I am a therapist trained in both Humanistic and Psychodynamic Theory. By combining both models I believe my clients can benefit from the warmth of non-directional therapy combined with the opportunity to explore the past and its effects on present behaviour. I adhere to the British Association of Counsellors and Psychotherapists (BACP) code of ethics, working to the highest standards of confidentiality and professional practice.
The humanistic approach believes individuals have within themselves vast resources for self-understanding and an innate tendency to develop towards their full potential. This can inevitably be blocked or distorted by difficult life experiences. The core conditions of humanistic therapy are “empathy”, “unconditional positive regard” and “congruence” (authenticity). The therapist offers genuine warmth and acceptance so the individual can feel safe enough to explore difficult aspects of their life and helps develop better self-understanding. The therapist and client are equal partners, the therapist merely facilitates the client to engage safely in self-exploration to find their own solutions and move towards personal growth and self-actualization.

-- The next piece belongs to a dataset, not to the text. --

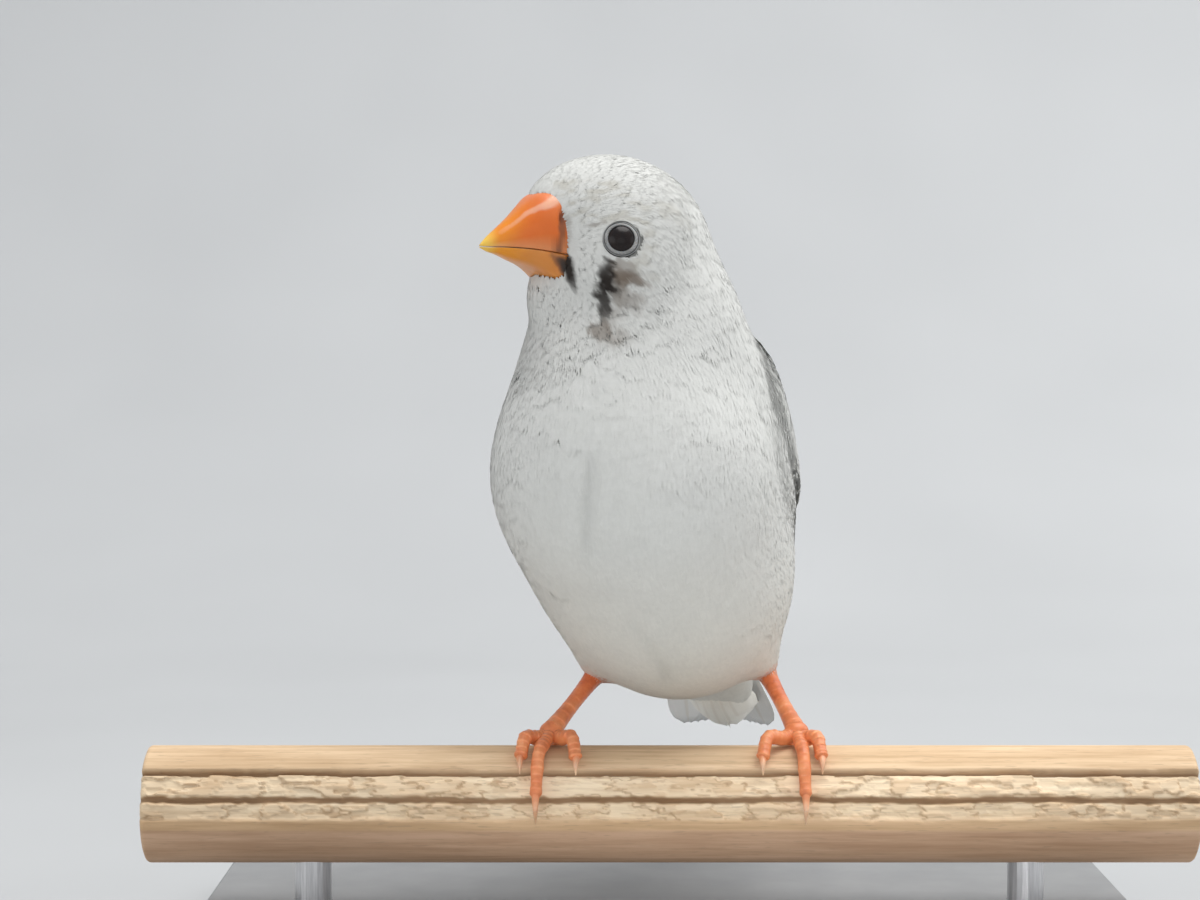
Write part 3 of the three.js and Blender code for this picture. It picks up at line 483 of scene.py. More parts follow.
class Nodes:
    """A material's node tree, with short calls for the nodes that the surfaces here use."""

    def __init__(self, name):
        self.material = bpy.data.materials.new(name)
        self.material.use_nodes = True
        self.tree = self.material.node_tree
        self.shader = self.tree.nodes["Principled BSDF"]

    def add(self, kind, **values):
        node = self.tree.nodes.new(kind)
        for key, value in values.items():
            if key in node.inputs:
                node.inputs[key].default_value = value
            else:
                setattr(node, key, value)
        return node

    def join(self, source, target):
        self.tree.links.new(source, target)

    def feed(self, socket, value):
        """Joins another node's output to a socket, or sets a constant on it."""
        if hasattr(value, "links"):
            self.join(value, socket)
        else:
            socket.default_value = (*value, 1) if socket.type == "RGBA" else value

    def attribute(self, name, output):
        return self.add("ShaderNodeAttribute", attribute_name=name).outputs[output]

    def tone(self):
        return self.attribute("Tone", "Color")

    def place(self):
        return self.add("ShaderNodeTexCoord").outputs["Object"]

    def scaled(self, vector, scale):
        node = self.add("ShaderNodeMapping", Scale=scale)
        self.join(vector, node.inputs["Vector"])
        return node.outputs["Vector"]

    def noise(self, vector, scale, detail=3.0, rough=0.55, warp=0.0):
        node = self.add("ShaderNodeTexNoise", Scale=scale, Detail=detail, Roughness=rough, Distortion=warp)
        self.join(vector, node.inputs["Vector"])
        return node.outputs["Fac"]

    def ramp(self, value, *stops):
        node = self.add("ShaderNodeValToRGB")
        ramp = node.color_ramp
        while len(ramp.elements) < len(stops):
            ramp.elements.new(0.5)
        for element, (position, colour) in zip(ramp.elements, stops):
            element.position = position
            element.color = (*colour, 1)
        self.join(value, node.inputs["Fac"])
        return node.outputs["Color"]

    def blend(self, share, a, b, mode="MIX"):
        node = self.add("ShaderNodeMix", data_type="RGBA", blend_type=mode)
        for key, value in zip((0, 6, 7), (share, a, b)):
            self.feed(node.inputs[key], value)
        return node.outputs[2]

    def times(self, a, b):
        return self.blend(1.0, a, b, "MULTIPLY")

    def maths(self, kind, *values):
        node = self.add("ShaderNodeMath", operation=kind)
        for socket, value in zip(node.inputs, values):
            self.feed(socket, value)
        return node.outputs[0]

    def spread(self, value, low, high, to_low=0.0, to_high=1.0):
        limits = {"From Min": low, "From Max": high, "To Min": to_low, "To Max": to_high}
        node = self.add("ShaderNodeMapRange", **limits)
        self.join(value, node.inputs["Value"])
        return node.outputs["Result"]

    def bump(self, height, strength, distance):
        node = self.add("ShaderNodeBump", Strength=strength, Distance=distance)
        self.join(height, node.inputs["Height"])
        self.join(node.outputs["Normal"], self.shader.inputs["Normal"])

    def set(self, **values):
        for key, value in values.items():
            self.feed(self.shader.inputs[SOCKETS[key]], value)


def plumage_material(name, fine, depth):
    """White feathers with a fine grain over the piece's own tones."""
    nodes = Nodes(name)
    grain = nodes.noise(nodes.place(), fine, 2.0)
    shade = nodes.ramp(grain, (0.3, (0.955, 0.955, 0.95)), (0.7, (1, 1, 1)))
    nodes.set(colour=nodes.times(nodes.tone(), shade), rough=0.78, specular=0.15, sheen=0.07, sheen_rough=0.5)
    nodes.bump(grain, 0.08, depth)
    return nodes.material


COAT = plumage_material("Plumage", 1800.0, 0.00006)
SKIN = plumage_material("Skin", 1500.0, 0.0001)


def vane_material():
    """Flight feathers: fine slanted barbs on both sides of the shaft, read from the vane's own layout."""
    nodes = Nodes("FlightFeather")
    split = nodes.add("ShaderNodeSeparateXYZ")
    nodes.join(nodes.attribute("Layout", "Vector"), split.inputs[0])
    across = nodes.maths("ABSOLUTE", split.outputs["X"])
    slant = nodes.maths("MULTIPLY_ADD", across, -0.9, split.outputs["Y"])
    rough_slant = nodes.maths("MULTIPLY_ADD", nodes.noise(nodes.place(), 900.0), 0.12, slant)
    barbs = nodes.maths("SINE", nodes.maths("MULTIPLY", rough_slant, 26.0))
    shaft = nodes.spread(across, 0.05, 0.13, 1.0, 0.0)
    lines = nodes.ramp(nodes.spread(barbs, -1.0, 1.0), (0.0, (0.83, 0.83, 0.825)), (0.6, (1, 1, 1)))
    barbed = nodes.times(nodes.tone(), lines)
    colour = nodes.blend(nodes.maths("MULTIPLY", shaft, 0.45), barbed, (0.7, 0.66, 0.58))
    nodes.set(colour=colour, rough=0.6, specular=0.3, sheen=0.12)
    nodes.bump(nodes.maths("ADD", nodes.maths("MULTIPLY", barbs, 0.35), shaft), 0.35, 0.00008)
    return nodes.material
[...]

Psychodynamic theory stresses the importance of past experience in shaping our current way of being and explains personality. Feelings can be held in the unconscious mind because they are too painful to face and we come up with defences to protect us from them. These defences can go wrong and cause more harm than good. Therapy aims to raise these feelings into our consciousness so we understand where they have come from and this enables us to examine unresolved conflicts and symptoms that arise and deal with them so they become less painful. Psychodynamic therapy uses the therapeutic relationship to gain insight into relationship patterns that have evolved since childhood. The task of the therapist is to facilitate the client’s insight by linking the past and present through the method of interpretation of the client’s communication.